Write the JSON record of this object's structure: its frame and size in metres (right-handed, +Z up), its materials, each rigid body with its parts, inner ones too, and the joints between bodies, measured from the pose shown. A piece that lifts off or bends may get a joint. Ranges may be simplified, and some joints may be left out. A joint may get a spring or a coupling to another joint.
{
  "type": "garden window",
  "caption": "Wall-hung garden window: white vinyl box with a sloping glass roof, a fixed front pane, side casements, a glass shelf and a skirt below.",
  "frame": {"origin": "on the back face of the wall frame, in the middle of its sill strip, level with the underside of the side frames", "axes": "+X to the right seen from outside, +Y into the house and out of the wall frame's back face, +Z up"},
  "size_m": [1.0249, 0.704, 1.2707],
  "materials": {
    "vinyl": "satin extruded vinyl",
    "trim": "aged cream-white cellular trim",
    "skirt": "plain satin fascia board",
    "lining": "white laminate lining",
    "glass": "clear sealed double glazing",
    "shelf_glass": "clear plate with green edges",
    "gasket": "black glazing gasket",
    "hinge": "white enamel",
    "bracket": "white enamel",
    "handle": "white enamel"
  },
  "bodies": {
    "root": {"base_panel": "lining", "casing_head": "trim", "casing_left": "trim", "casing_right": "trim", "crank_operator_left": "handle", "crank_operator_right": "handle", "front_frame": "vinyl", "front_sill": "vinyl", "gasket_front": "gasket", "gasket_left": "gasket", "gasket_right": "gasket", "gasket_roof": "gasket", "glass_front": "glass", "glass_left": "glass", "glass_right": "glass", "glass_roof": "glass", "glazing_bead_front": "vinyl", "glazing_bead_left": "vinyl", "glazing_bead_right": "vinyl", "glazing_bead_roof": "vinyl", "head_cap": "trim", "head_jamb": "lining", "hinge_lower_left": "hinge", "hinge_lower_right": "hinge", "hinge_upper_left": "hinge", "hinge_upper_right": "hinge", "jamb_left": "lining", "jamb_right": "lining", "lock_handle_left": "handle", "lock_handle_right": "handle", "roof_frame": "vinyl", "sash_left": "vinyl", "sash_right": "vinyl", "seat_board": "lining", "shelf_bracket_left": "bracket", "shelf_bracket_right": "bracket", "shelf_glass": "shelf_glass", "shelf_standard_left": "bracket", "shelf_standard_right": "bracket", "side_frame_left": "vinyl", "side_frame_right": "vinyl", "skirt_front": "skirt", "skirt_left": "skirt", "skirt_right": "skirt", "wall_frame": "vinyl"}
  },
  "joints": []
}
==
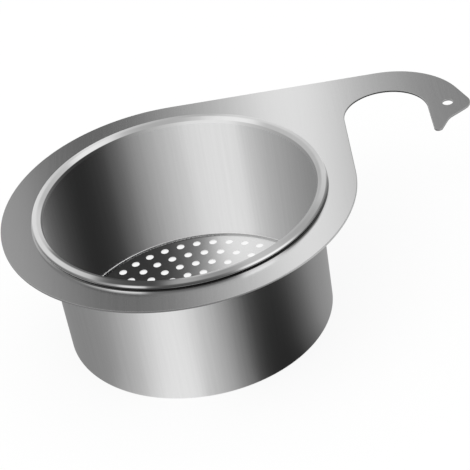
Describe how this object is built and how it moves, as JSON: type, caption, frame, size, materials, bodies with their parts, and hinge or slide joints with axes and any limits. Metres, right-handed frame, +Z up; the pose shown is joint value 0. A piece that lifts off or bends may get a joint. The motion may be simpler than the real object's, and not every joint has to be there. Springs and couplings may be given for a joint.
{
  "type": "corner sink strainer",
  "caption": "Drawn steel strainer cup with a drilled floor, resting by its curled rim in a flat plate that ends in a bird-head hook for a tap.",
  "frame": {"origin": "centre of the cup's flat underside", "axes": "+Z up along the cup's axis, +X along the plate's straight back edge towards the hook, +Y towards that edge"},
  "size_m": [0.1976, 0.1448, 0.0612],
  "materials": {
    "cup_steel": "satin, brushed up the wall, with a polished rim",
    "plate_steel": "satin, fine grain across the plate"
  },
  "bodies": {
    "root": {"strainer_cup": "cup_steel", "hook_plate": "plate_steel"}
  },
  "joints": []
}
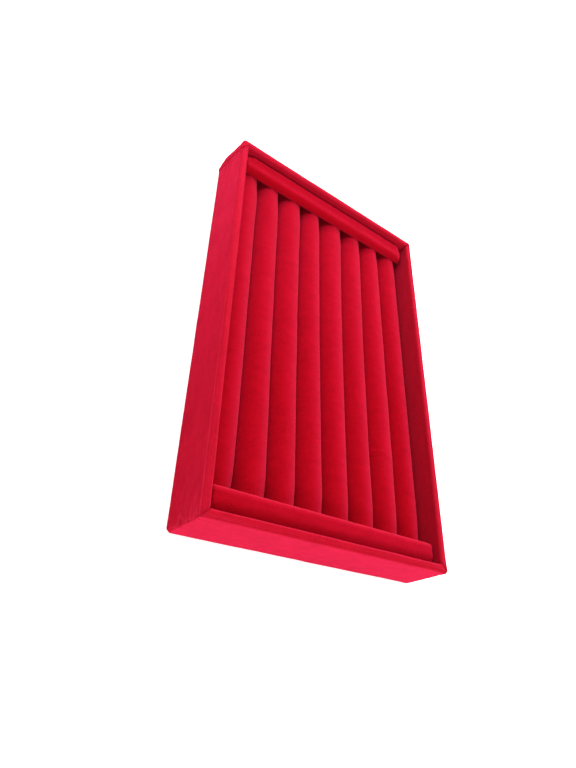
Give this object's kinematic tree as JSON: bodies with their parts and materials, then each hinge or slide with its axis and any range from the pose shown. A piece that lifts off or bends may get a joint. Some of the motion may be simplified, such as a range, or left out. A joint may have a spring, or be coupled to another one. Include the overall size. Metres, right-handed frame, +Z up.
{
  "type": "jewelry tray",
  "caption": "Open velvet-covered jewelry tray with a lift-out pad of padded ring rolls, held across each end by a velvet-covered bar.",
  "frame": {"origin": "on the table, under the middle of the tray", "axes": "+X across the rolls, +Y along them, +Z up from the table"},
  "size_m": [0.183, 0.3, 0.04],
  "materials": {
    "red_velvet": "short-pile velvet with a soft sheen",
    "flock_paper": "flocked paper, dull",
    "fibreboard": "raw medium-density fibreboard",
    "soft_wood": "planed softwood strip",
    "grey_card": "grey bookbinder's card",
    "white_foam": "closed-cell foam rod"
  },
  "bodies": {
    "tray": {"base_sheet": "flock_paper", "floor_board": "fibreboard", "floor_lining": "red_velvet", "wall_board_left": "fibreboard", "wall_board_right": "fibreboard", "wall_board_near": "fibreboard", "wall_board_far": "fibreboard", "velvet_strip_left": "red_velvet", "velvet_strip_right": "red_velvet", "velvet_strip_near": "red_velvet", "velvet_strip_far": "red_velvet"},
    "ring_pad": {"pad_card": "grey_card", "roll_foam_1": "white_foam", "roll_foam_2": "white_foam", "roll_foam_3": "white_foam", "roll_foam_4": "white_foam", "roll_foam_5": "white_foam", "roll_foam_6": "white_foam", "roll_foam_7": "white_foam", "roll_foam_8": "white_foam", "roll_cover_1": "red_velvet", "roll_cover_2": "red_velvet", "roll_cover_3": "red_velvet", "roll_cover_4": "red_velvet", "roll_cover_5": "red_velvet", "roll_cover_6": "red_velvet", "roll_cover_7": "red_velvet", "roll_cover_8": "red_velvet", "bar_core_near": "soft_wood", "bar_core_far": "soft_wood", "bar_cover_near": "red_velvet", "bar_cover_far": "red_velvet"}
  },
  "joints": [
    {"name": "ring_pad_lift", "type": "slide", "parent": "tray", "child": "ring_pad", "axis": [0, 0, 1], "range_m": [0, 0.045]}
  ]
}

> **Written request**
Within the data above, pick out all lines holding the word "axis".

> **Written answer**
  "frame": {"origin": "centre of the cup's flat underside", "axes": "+Z up along the cup's axis, +X along the plate's straight back edge towards the hook, +Y towards that edge"},
Give this object's kinematic tree as JSON: bodies with their parts and materials, then each hinge or slide with its axis and any range from the pose shown. A piece that lifts off or bends may get a joint. Some of the motion may be simplified, such as a range, or left out. A joint may have a spring, or be coupled to another one. Include the overall size. Metres, right-handed frame, +Z up.
    {"name": "ring_pad_lift", "type": "slide", "parent": "tray", "child": "ring_pad", "axis": [0, 0, 1], "range_m": [0, 0.045]}